Admitámoslo. Los sistemas agroalimentarios locales han sido sometidos a una presión sin parangón en las últimas décadas que ha llevado al abandono del cultivo a muchos productores. Pero menos mal que, a pesar de la insensibilidad de los mercados, todavía quedan en nuestro país miles de agricultores y ganaderos haciendo lo que saben hacer.

Piensen qué pasaría si la crisis sanitaria fuera también alimentaria. El colapso nos haría entender, en nuestra Europa, el problema del hambre que persiste en amplias zonas del planeta. Por el momento, en el viejo continente no ha habido tal emergencia, aunque ya se nota un cierto estrés sobre el suministro y muchas familias empiezan a percibir dificultades para ejercer su derecho a la alimentación por la falta de ingresos.

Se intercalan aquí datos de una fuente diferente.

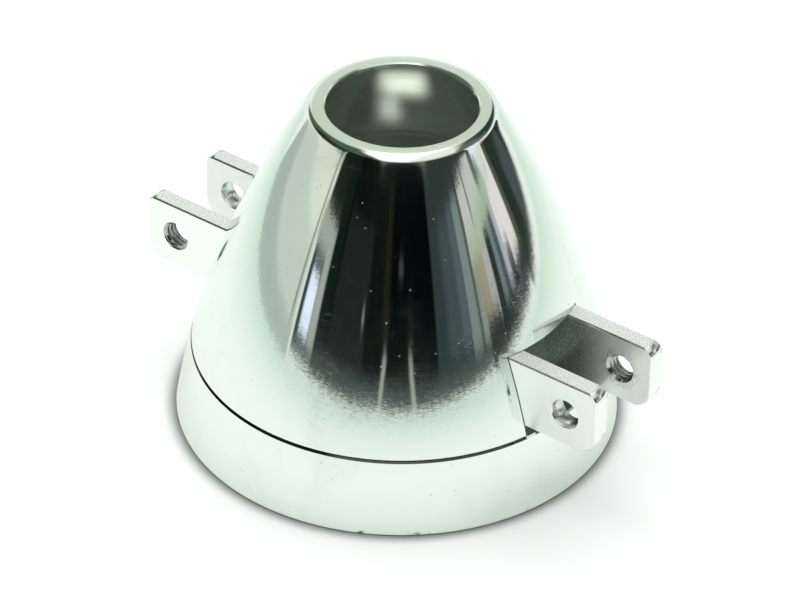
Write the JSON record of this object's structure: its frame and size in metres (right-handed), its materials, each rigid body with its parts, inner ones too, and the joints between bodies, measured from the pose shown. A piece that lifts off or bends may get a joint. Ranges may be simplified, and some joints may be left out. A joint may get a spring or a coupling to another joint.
{
  "type": "folding propeller spinner",
  "caption": "Polished aluminium ogive spinner with an open nose, a matching base ring and forked ears for folding propeller blades.",
  "frame": {"origin": "centre of the backplate's bottom face, on the spin axis", "axes": "+Z along the spin axis towards the nose, +X along the yoke towards the fork whose +Y ear is threaded"},
  "size_m": [0.056, 0.045, 0.0356],
  "materials": {
    "polished_cone": "mirror polished outside, turned inside",
    "polished_backplate": "mirror polished outside, turned inside",
    "satin_yoke": "satin milled sides, bead-blasted top",
    "collet_steel": "turned",
    "nut_steel": "bright zinc",
    "washer_steel": "stamped and tumbled",
    "screw_steel": "stainless"
  },
  "bodies": {
    "root": {"spinner_cone": "polished_cone", "backplate": "polished_backplate", "blade_yoke": "satin_yoke", "collet": "collet_steel", "collet_washer": "washer_steel", "collet_nut": "nut_steel", "cone_screws": "screw_steel"}
  },
  "joints": []
}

Si nos cambiaron las preguntas, me viene a la cabeza la frase de otro poeta, esta vez francés: “el futuro ya no es lo que era”. La agricultura no sólo es proveedora de bienes públicos ambientales, de biodiversidad y paisaje, como han venido pregonando acertadamente nuevas corrientes de opinión en Europa. La agricultura es, ante todo, proveedora de alimentos y su carácter estratégico es también un bien público. Como apuntó hace años un científico estadounidense, Marco Springmann, la humanidad tiene que afrontar la “otra verdad incómoda” de una necesidad creciente de alimentos en el planeta. Ahora hemos aprendido que apostarlo todo por el comercio internacional tiene sus riesgos, que hay que confiar en los sistemas locales, y que algo debe cambiar en nuestras políticas alimentarias para que sea posible. Mientras tanto, esperemos que la crisis sanitaria no se traduzca, con retraso, en una escasez de alimentos a nivel mundial. Estamos recibiendo una lección clave para las estrategias alimentarias de las ciudades y los países. Es una lección dura para la Unión Europea de la que esperemos la futura PAC tome nota.